*Supplied information:*
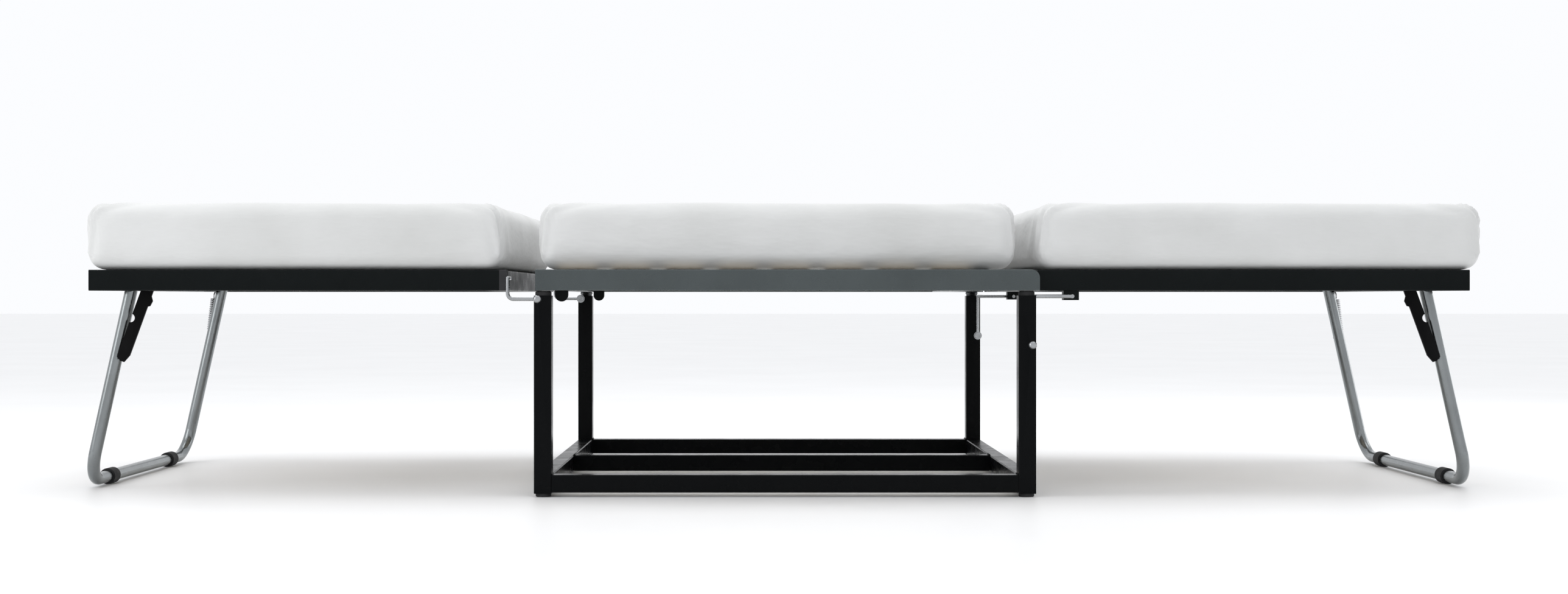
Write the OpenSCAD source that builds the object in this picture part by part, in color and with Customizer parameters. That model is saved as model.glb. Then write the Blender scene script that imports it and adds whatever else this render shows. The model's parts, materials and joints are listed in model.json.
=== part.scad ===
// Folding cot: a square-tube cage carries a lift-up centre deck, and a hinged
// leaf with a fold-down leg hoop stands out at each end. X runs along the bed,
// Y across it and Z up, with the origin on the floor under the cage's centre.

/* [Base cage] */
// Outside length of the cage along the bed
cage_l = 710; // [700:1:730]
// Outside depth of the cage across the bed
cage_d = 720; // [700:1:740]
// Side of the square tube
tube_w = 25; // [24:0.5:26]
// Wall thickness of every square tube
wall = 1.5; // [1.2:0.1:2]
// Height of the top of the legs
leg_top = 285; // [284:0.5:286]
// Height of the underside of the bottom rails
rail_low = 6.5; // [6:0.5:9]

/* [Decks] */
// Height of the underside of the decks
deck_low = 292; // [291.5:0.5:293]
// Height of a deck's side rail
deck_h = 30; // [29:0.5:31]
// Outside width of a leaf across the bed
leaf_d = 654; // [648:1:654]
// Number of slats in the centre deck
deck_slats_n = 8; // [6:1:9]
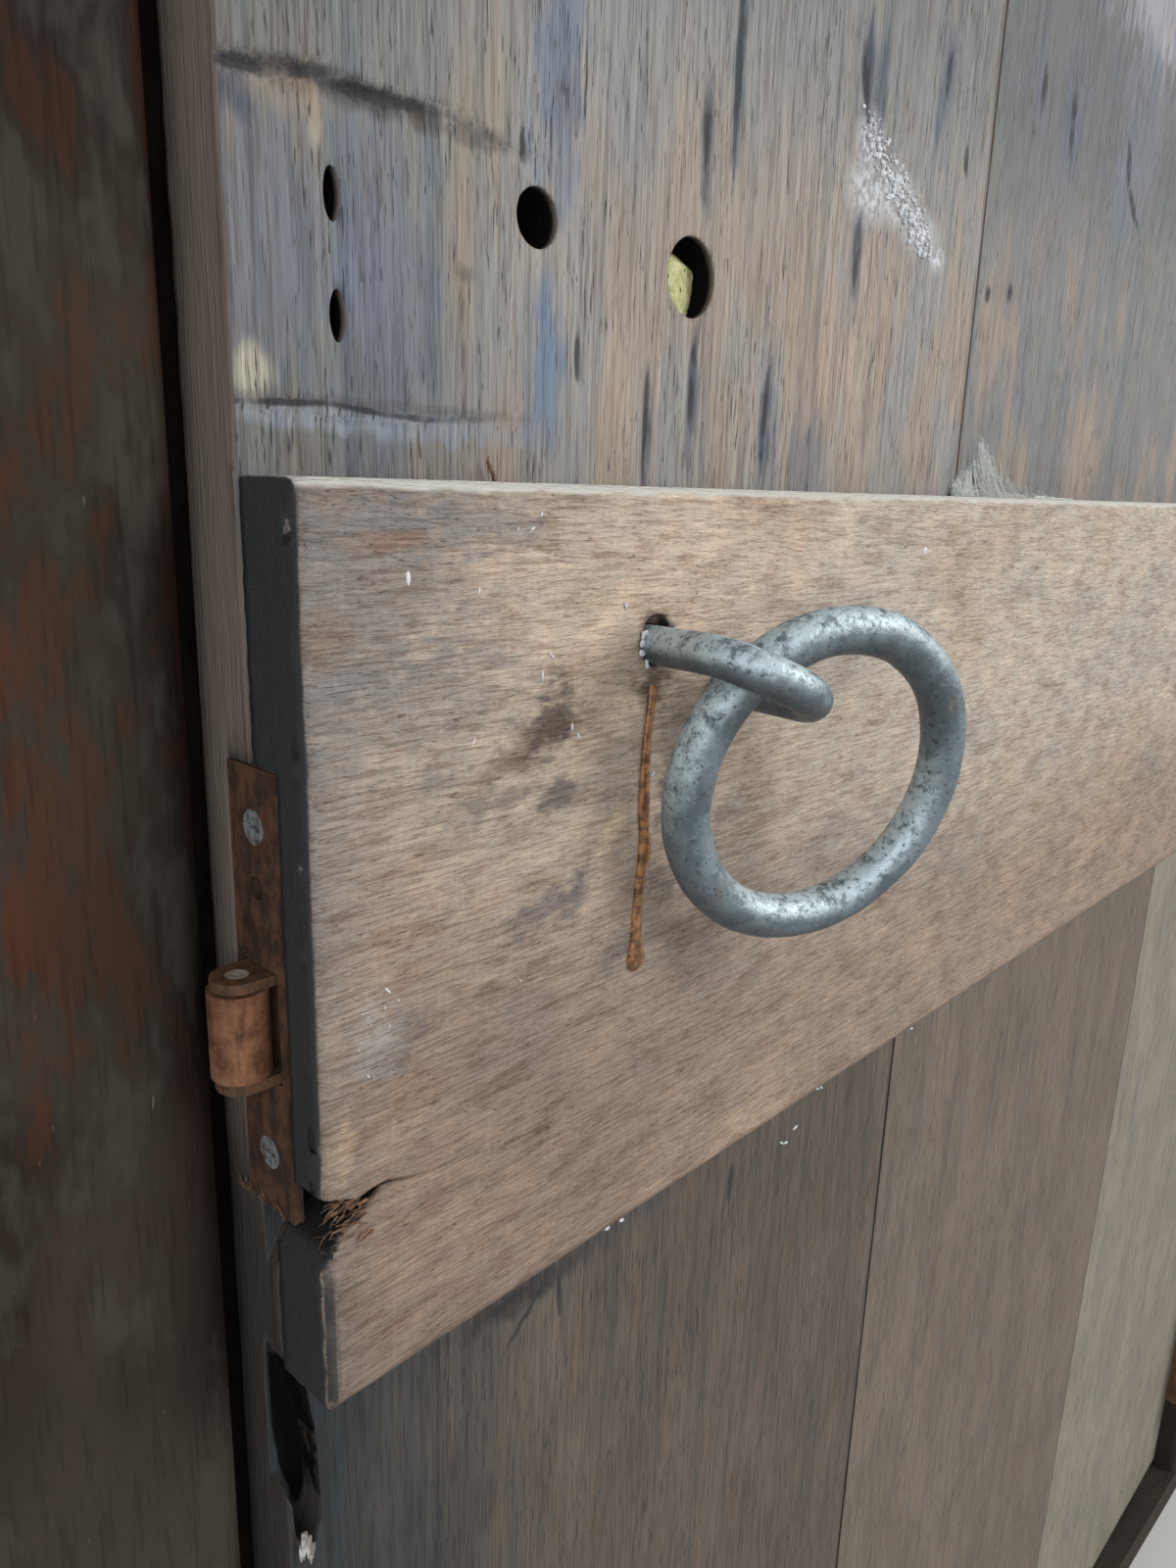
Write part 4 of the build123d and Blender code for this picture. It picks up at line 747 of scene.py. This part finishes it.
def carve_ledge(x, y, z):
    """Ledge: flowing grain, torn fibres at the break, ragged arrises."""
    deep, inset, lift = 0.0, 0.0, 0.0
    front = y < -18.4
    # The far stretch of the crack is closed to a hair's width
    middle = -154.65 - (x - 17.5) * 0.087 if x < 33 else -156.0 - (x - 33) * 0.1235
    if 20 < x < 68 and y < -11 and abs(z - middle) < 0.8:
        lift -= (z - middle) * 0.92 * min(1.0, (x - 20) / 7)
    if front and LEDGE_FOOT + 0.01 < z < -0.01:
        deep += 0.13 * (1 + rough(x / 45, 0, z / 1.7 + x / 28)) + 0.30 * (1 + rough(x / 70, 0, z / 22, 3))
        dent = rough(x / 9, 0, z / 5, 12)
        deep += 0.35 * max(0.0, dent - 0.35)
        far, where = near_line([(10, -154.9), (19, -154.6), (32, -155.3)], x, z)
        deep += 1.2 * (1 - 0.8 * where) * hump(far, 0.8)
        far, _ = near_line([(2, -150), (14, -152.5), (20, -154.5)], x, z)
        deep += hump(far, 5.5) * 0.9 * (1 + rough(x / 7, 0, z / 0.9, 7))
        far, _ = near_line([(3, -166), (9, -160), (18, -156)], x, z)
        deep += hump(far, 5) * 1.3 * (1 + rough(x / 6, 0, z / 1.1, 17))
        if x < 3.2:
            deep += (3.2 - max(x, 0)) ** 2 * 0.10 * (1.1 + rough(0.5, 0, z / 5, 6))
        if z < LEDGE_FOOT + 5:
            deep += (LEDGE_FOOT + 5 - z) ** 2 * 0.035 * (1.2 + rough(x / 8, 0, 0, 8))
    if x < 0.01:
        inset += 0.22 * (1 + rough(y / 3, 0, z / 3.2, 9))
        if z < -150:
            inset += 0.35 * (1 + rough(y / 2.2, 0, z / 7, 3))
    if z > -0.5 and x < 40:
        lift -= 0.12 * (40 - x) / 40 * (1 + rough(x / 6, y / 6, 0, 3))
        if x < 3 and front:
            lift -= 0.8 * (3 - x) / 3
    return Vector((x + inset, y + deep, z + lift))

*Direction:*
Give back the lines above exactly, from the one with "Write part 4" through the last line.

*Answer for this exercise:*
Write part 4 of the build123d and Blender code for this picture. It picks up at line 747 of scene.py. This part finishes it.
def carve_ledge(x, y, z):
    """Ledge: flowing grain, torn fibres at the break, ragged arrises."""
    deep, inset, lift = 0.0, 0.0, 0.0
    front = y < -18.4
    # The far stretch of the crack is closed to a hair's width
    middle = -154.65 - (x - 17.5) * 0.087 if x < 33 else -156.0 - (x - 33) * 0.1235
    if 20 < x < 68 and y < -11 and abs(z - middle) < 0.8:
        lift -= (z - middle) * 0.92 * min(1.0, (x - 20) / 7)
    if front and LEDGE_FOOT + 0.01 < z < -0.01:
        deep += 0.13 * (1 + rough(x / 45, 0, z / 1.7 + x / 28)) + 0.30 * (1 + rough(x / 70, 0, z / 22, 3))
        dent = rough(x / 9, 0, z / 5, 12)
        deep += 0.35 * max(0.0, dent - 0.35)
        far, where = near_line([(10, -154.9), (19, -154.6), (32, -155.3)], x, z)
        deep += 1.2 * (1 - 0.8 * where) * hump(far, 0.8)
        far, _ = near_line([(2, -150), (14, -152.5), (20, -154.5)], x, z)
        deep += hump(far, 5.5) * 0.9 * (1 + rough(x / 7, 0, z / 0.9, 7))
        far, _ = near_line([(3, -166), (9, -160), (18, -156)], x, z)
        deep += hump(far, 5) * 1.3 * (1 + rough(x / 6, 0, z / 1.1, 17))
        if x < 3.2:
            deep += (3.2 - max(x, 0)) ** 2 * 0.10 * (1.1 + rough(0.5, 0, z / 5, 6))
        if z < LEDGE_FOOT + 5:
            deep += (LEDGE_FOOT + 5 - z) ** 2 * 0.035 * (1.2 + rough(x / 8, 0, 0, 8))
    if x < 0.01:
        inset += 0.22 * (1 + rough(y / 3, 0, z / 3.2, 9))
        if z < -150:
            inset += 0.35 * (1 + rough(y / 2.2, 0, z / 7, 3))
    if z > -0.5 and x < 40:
        lift -= 0.12 * (40 - x) / 40 * (1 + rough(x / 6, y / 6, 0, 3))
        if x < 3 and front:
            lift -= 0.8 * (3 - x) / 3
    return Vector((x + inset, y + deep, z + lift))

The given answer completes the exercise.